DATA BLOCK:
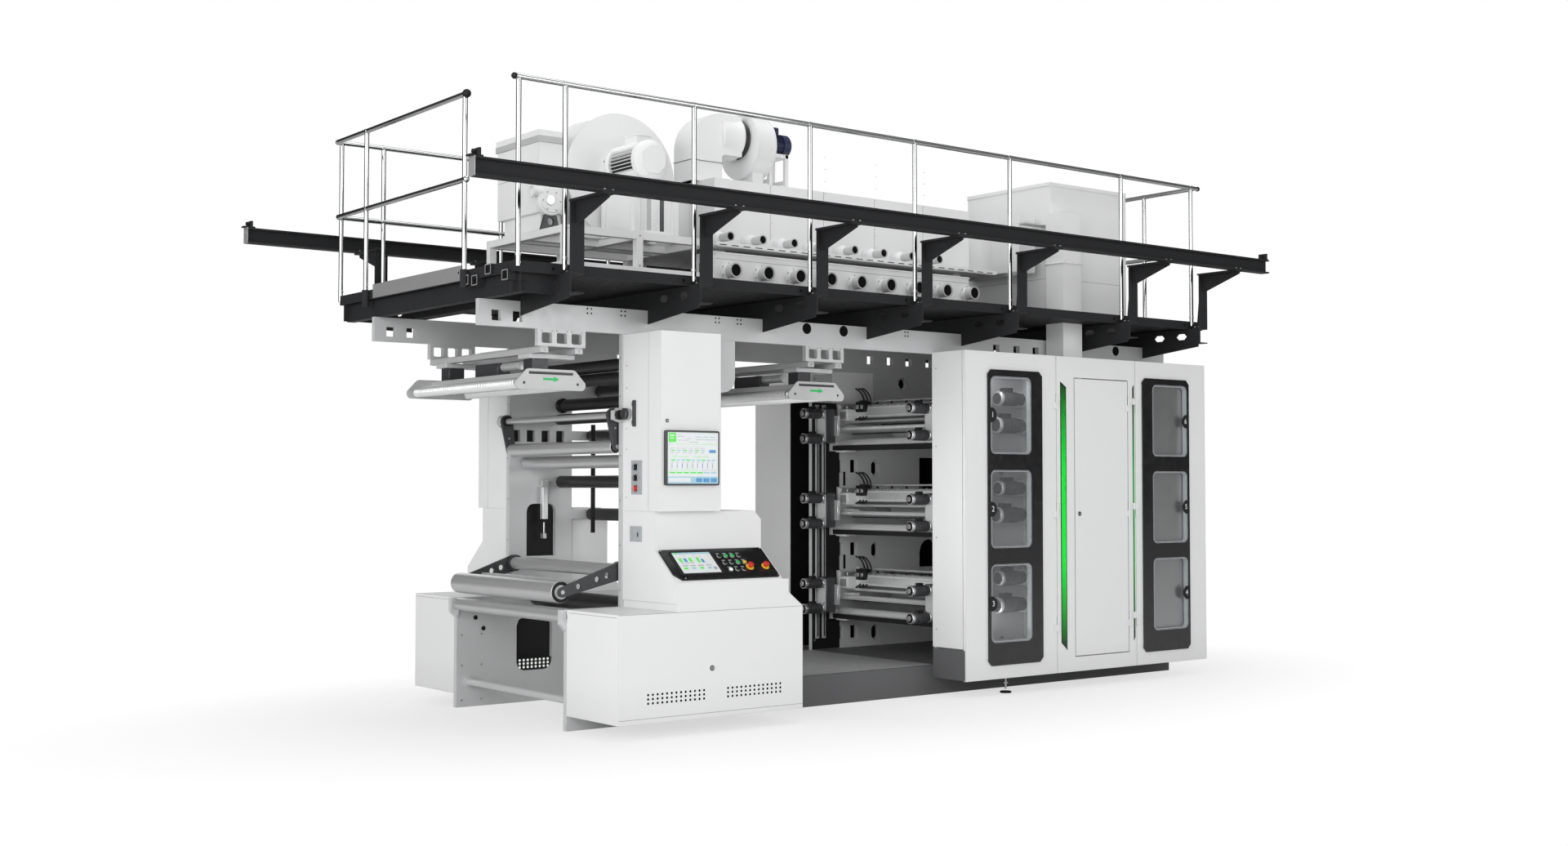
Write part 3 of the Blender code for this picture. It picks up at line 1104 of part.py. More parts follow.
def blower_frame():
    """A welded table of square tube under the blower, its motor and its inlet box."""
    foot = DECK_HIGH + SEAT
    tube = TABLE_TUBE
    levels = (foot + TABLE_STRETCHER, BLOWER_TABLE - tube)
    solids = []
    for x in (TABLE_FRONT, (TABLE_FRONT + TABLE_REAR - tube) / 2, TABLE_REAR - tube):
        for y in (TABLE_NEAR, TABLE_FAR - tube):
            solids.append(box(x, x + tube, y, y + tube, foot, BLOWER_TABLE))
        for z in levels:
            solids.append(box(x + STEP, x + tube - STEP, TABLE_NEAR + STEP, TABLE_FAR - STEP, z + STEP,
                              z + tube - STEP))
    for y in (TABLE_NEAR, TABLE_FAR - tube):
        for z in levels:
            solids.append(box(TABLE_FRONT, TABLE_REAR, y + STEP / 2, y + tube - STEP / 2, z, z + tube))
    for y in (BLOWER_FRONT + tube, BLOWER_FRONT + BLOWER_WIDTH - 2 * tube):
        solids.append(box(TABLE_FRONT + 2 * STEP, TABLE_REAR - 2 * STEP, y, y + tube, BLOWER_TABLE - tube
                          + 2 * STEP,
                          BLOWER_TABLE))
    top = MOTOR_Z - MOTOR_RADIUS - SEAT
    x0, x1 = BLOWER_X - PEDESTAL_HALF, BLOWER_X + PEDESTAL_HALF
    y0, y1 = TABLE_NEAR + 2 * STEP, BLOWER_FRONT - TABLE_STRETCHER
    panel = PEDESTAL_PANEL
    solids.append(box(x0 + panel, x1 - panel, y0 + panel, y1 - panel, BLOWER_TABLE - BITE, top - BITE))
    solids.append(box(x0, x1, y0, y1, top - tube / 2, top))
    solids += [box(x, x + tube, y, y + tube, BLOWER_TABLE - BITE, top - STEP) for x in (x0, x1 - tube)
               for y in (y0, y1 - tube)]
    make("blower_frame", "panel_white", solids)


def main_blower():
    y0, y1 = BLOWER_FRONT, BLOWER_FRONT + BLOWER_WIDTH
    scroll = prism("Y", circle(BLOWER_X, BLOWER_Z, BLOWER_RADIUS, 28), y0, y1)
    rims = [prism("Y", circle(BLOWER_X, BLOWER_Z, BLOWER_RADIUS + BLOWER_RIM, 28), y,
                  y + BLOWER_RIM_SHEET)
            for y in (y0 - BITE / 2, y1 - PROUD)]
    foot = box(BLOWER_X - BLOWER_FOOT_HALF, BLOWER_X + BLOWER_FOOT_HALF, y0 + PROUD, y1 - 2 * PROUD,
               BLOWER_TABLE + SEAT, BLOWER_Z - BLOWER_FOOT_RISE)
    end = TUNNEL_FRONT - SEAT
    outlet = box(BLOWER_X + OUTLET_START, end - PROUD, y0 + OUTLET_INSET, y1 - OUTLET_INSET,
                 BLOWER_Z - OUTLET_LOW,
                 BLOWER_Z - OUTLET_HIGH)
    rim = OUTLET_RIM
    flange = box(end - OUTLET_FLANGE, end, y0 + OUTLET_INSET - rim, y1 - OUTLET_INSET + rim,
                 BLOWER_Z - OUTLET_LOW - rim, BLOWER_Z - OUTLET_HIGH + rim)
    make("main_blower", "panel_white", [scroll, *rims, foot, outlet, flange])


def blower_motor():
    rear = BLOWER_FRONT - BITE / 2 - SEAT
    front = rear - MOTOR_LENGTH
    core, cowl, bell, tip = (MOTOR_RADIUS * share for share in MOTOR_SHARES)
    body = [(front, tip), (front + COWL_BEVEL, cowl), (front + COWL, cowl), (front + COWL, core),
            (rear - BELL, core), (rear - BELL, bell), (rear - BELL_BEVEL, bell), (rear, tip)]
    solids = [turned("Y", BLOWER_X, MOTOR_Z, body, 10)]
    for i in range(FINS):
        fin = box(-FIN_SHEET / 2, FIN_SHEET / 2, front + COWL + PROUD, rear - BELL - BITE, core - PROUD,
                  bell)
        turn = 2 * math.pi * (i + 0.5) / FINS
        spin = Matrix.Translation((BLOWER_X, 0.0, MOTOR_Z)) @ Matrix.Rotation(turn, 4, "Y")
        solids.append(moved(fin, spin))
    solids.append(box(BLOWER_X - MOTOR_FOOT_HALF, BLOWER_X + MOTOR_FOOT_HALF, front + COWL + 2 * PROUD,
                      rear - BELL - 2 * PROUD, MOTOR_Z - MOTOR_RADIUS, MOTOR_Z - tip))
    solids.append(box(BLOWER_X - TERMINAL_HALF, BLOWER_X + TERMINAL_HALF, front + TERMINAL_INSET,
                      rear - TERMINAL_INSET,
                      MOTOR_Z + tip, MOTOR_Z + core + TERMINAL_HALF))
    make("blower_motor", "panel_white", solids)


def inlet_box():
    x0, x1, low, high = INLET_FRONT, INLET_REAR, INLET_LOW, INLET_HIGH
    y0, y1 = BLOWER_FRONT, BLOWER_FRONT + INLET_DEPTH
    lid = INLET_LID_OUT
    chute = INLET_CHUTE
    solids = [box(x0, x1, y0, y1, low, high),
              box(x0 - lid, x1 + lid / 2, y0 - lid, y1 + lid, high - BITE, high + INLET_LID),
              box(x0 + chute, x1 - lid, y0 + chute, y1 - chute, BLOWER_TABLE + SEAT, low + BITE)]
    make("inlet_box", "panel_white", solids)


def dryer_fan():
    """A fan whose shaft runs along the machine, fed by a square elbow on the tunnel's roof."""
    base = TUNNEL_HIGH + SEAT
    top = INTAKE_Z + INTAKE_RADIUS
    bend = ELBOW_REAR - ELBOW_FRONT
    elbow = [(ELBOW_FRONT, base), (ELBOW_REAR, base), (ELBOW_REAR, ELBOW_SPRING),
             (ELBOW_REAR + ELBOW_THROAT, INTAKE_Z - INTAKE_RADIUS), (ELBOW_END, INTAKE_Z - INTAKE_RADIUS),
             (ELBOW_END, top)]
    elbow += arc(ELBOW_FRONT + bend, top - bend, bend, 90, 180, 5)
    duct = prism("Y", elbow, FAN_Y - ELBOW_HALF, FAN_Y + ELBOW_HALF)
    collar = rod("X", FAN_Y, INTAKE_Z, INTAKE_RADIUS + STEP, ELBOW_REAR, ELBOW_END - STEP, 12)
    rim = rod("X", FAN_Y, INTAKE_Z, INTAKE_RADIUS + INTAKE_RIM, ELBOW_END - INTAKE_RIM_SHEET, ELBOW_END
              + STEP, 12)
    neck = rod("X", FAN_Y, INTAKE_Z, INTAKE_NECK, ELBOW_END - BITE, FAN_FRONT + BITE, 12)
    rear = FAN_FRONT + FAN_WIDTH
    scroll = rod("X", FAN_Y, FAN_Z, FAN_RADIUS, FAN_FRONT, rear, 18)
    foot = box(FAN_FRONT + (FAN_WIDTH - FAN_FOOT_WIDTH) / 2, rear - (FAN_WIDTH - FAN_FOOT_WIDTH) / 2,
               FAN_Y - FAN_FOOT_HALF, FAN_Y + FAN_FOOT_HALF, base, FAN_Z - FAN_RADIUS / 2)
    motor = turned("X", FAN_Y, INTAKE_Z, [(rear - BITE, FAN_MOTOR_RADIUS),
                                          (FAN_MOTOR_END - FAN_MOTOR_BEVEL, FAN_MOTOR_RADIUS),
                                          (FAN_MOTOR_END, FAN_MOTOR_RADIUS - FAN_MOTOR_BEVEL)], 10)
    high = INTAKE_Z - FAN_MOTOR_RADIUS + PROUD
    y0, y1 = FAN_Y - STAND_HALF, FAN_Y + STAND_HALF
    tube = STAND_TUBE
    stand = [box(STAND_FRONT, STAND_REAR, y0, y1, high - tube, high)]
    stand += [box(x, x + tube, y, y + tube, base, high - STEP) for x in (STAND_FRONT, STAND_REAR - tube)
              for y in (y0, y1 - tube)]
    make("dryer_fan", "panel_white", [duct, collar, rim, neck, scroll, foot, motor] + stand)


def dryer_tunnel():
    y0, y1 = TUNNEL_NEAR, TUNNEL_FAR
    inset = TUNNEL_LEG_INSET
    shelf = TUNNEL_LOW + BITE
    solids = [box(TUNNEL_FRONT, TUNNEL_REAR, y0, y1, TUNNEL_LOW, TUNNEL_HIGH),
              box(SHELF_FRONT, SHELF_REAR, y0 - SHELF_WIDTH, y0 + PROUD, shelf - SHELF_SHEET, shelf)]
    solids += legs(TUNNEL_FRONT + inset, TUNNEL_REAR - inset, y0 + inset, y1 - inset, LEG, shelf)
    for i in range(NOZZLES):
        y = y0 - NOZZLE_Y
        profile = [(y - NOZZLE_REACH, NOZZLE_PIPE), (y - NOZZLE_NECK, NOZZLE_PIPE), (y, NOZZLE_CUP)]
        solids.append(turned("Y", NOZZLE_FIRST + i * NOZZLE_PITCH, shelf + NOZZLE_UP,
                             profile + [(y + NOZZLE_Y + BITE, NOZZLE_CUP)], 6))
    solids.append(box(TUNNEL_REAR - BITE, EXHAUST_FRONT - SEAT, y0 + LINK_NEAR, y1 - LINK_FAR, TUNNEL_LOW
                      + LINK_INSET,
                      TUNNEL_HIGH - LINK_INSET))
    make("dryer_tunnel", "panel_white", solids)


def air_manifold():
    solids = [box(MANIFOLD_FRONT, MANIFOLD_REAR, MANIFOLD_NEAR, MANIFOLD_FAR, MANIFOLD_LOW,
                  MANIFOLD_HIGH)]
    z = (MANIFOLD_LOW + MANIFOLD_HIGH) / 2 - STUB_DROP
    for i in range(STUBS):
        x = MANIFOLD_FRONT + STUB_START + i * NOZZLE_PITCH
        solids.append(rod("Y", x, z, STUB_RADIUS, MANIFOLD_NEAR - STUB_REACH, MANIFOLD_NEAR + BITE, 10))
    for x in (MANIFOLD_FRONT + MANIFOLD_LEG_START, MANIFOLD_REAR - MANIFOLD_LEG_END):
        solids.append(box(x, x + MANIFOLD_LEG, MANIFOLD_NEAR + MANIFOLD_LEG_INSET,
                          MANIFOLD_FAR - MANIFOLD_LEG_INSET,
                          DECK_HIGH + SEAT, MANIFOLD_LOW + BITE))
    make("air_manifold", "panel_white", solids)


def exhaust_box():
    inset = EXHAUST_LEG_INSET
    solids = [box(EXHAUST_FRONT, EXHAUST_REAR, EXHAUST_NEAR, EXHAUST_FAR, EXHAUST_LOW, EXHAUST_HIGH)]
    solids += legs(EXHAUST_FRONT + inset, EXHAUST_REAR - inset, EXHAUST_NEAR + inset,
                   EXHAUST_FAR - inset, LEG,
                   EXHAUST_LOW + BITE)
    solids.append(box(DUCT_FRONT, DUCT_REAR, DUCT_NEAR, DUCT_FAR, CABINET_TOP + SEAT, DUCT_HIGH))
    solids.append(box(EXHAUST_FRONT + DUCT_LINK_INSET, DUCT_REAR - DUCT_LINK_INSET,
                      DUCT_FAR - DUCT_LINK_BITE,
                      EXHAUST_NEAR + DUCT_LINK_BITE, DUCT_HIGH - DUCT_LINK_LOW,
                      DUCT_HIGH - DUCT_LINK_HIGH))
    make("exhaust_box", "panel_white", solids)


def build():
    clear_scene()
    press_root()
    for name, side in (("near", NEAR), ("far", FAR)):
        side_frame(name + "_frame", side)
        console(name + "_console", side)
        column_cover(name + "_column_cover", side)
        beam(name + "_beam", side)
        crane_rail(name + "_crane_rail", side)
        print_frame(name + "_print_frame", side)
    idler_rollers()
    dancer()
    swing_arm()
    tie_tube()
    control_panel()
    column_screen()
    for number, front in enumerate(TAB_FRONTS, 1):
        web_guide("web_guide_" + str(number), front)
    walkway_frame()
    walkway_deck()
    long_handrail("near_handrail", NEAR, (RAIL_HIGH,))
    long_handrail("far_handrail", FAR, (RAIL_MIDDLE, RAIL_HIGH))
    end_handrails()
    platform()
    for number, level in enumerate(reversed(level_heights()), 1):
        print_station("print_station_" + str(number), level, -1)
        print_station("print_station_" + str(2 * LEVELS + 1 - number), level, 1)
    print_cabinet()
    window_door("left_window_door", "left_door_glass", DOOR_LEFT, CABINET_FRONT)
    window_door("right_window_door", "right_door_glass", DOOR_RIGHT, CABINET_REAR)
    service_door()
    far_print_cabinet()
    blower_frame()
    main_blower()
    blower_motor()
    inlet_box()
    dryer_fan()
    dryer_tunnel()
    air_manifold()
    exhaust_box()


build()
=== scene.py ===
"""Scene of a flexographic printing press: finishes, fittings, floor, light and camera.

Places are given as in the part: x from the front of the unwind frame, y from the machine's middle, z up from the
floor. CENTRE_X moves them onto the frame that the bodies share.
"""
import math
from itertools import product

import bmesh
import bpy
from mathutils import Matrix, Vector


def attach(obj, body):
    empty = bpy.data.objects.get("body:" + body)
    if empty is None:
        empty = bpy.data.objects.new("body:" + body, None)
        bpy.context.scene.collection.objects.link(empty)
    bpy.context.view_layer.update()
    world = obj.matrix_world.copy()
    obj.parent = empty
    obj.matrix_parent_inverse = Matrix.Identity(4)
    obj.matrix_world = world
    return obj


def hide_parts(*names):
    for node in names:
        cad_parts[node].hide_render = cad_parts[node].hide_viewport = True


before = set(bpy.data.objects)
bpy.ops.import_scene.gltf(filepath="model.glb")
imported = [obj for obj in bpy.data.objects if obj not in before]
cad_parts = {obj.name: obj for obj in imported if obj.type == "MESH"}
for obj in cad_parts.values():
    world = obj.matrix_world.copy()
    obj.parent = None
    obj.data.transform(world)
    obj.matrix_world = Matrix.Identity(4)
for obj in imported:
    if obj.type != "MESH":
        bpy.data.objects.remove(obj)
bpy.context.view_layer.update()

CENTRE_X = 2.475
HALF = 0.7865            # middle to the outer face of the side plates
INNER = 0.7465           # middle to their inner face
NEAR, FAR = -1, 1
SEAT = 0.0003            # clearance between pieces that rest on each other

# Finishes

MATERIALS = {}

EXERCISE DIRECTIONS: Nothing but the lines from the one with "if empty is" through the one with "imported = [obj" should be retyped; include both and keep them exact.

WRITTEN SOLUTION:
    if empty is None:
        empty = bpy.data.objects.new("body:" + body, None)
        bpy.context.scene.collection.objects.link(empty)
    bpy.context.view_layer.update()
    world = obj.matrix_world.copy()
    obj.parent = empty
    obj.matrix_parent_inverse = Matrix.Identity(4)
    obj.matrix_world = world
    return obj


def hide_parts(*names):
    for node in names:
        cad_parts[node].hide_render = cad_parts[node].hide_viewport = True


before = set(bpy.data.objects)
bpy.ops.import_scene.gltf(filepath="model.glb")
imported = [obj for obj in bpy.data.objects if obj not in before]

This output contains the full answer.